彼は彼なりに白鳥座の聖闘士の苛立ちを静め、その不安を少しでも取り除いてやろうとして、氷河にそう告げたのだったが、氷河は自分が聖闘士でいられなくなったことなど、全く気に病んでいなかったらしい。
彼にとっての最重要問題は、つまり、
「バトルなんかクソ食らえだ! 俺と瞬はどうなるのかと言ってるんだ! 特に夜!」
ということだったのである。

「おまえ、即物的すぎ」
正直に過ぎる氷河の言い草に、星矢が呆れた顔になる。
そういうことを、氷河の顔をした男に言われることには、星矢とて慣れていた。
が、今、彼の目の前で下世話な憂いを憂えて いきりたっている男は、氷河の顔をしていない。
その身に宿る精神のせいで目付きだけはやたらに鋭いが、“彼”は、こんな馬鹿げたことを自信満々で怒鳴り散らすには、あまりにも凡百な顔をした人物だった。
星矢は、どちらかといえば控えめな容姿で阿呆極まりないことをわめきたてている氷河に、奇妙な混乱を覚え始めていた。
肝心の瞬は、いったい この事態をどう思っているのかと考えて、ちらりと瞬の顔を窺う。

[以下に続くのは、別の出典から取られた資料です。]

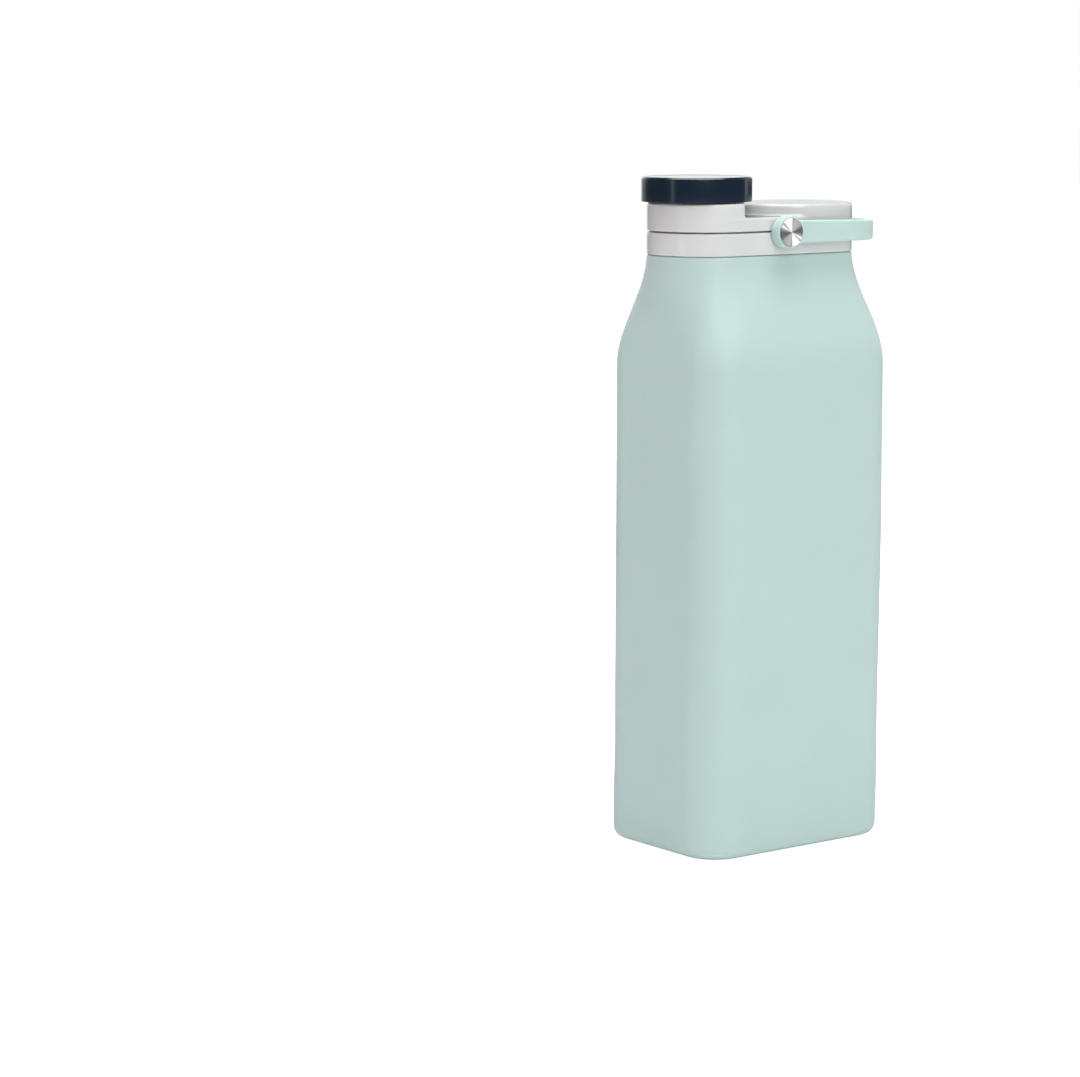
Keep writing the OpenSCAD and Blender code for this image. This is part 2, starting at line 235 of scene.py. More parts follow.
def surface_net(field, low, high, cell):
    """One point in each grid cell the surface crosses, and a quad across each crossed edge."""
    low, high = np.asarray(low, float), np.asarray(high, float)
    n = np.ceil((high - low) / cell).astype(int) + 1
    axes = [low[i] + cell * np.arange(n[i]) for i in range(3)]
    value = field(*np.meshgrid(*axes, indexing="ij"))
    inside = value < 0
    corners_in = np.zeros(n - 1, int)
    for dx, dy, dz in product((0, 1), repeat=3):
        corners_in += inside[dx:n[0] - 1 + dx, dy:n[1] - 1 + dy, dz:n[2] - 1 + dz]
    active = (corners_in > 0) & (corners_in < 8)
    cells = np.argwhere(active)
    ids = -np.ones(n - 1, int)
    ids[active] = np.arange(len(cells))

    # each point is the mean of the crossings on its cell's edges
    total, count = np.zeros((len(cells), 3)), np.zeros(len(cells))
    for axis in range(3):
        u, w = [i for i in range(3) if i != axis]
        for du, dw in product((0, 1), repeat=2):
            start = cells.copy()
            start[:, u] += du
            start[:, w] += dw
            end = start.copy()
            end[:, axis] += 1
            a, b = value[tuple(start.T)], value[tuple(end.T)]
            cross = (a < 0) != (b < 0)
            at = start + 0.0
            at[:, axis] += np.where(cross, a / np.where(cross, a - b, 1), 0)
            total[cross] += at[cross]
            count[cross] += 1
    points = low + cell * total / count[:, None]

    quads = []
    for axis in range(3):
        u, w = [i for i in range(3) if i != axis]
        edge = np.argwhere(np.diff(inside, axis=axis))
        edge = edge[(edge[:, u] > 0) & (edge[:, u] < n[u] - 1)
                    & (edge[:, w] > 0) & (edge[:, w] < n[w] - 1)]
        around = []
        for du, dw in ((-1, -1), (0, -1), (0, 0), (-1, 0)):
            at = edge.copy()
            at[:, u] += du
            at[:, w] += dw
            around.append(ids[tuple(at.T)])
        quad = np.stack(around, 1)
        start_in = inside[tuple(edge.T)]
        backward = start_in if axis == 1 else ~start_in
        quad[backward] = quad[backward][:, ::-1]
        quads.append(quad)
    return points, np.concatenate(quads)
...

瞬は、氷河の性格をした男と氷河の顔をした男のどちらにも近付こうとせず、彼等が腰をおろしているソファから最も離れたところにある椅子に力なく座り込み、ひたすら身体を縮こまらせていた。
「どうなると言って――。瞬がおまえの顔や身体が好きだったのなら白鳥氏の方に行くだろうし、おまえの性格が好きだったなら、おまえの方に行くだろう」
「氷河の性格って、人に好かれる要素が全然ないじゃん。我儘で無愛想で、その上、マザコン」
紫龍が告げた実に妥当な意見に、星矢が更に妥当な突っ込みを入れる。
氷河もその事実は自覚しているらしく、白鳥氏の姿をした人物は、仲間たちの極めて理に適った発言に言葉を詰まらせた。

「瞬、どっちを選ぶ?」
そんな氷河を無視して、紫龍が瞬に究極の二択問題を突きつける。
「あの、僕……」
突然 人生の岐路に立たされることになってしまった瞬は、困ったように二人の氷河を見やり、それから再び顔を伏せた。
そして、膝の上で、落ち着かない様子で両手の指を絡めたり解いたりし始める。

「瞬……」
瞬の決然としない態度に、氷河はまず焦れったさを覚えた。
次に、安堵感が彼の胸中に生まれる。
実は、氷河は、自分の容姿には相当の自信を持っていたのだが、自分が それ以外のことではほとんど美点らしい美点を持っていない人間であることにもまた、絶大な自信を持っていたのだ。
態度だけはいつも偉そうな金髪碧眼の聖闘士が、完全に傲岸な男にならずに済んでいたのは、彼が彼自身を客観的な目で見詰めることができる男だったから、だった。
だからこそ氷河は、瞬が即座に氷河の肉体を選ばないことに、安堵感のようなものを覚えることにもなったのである。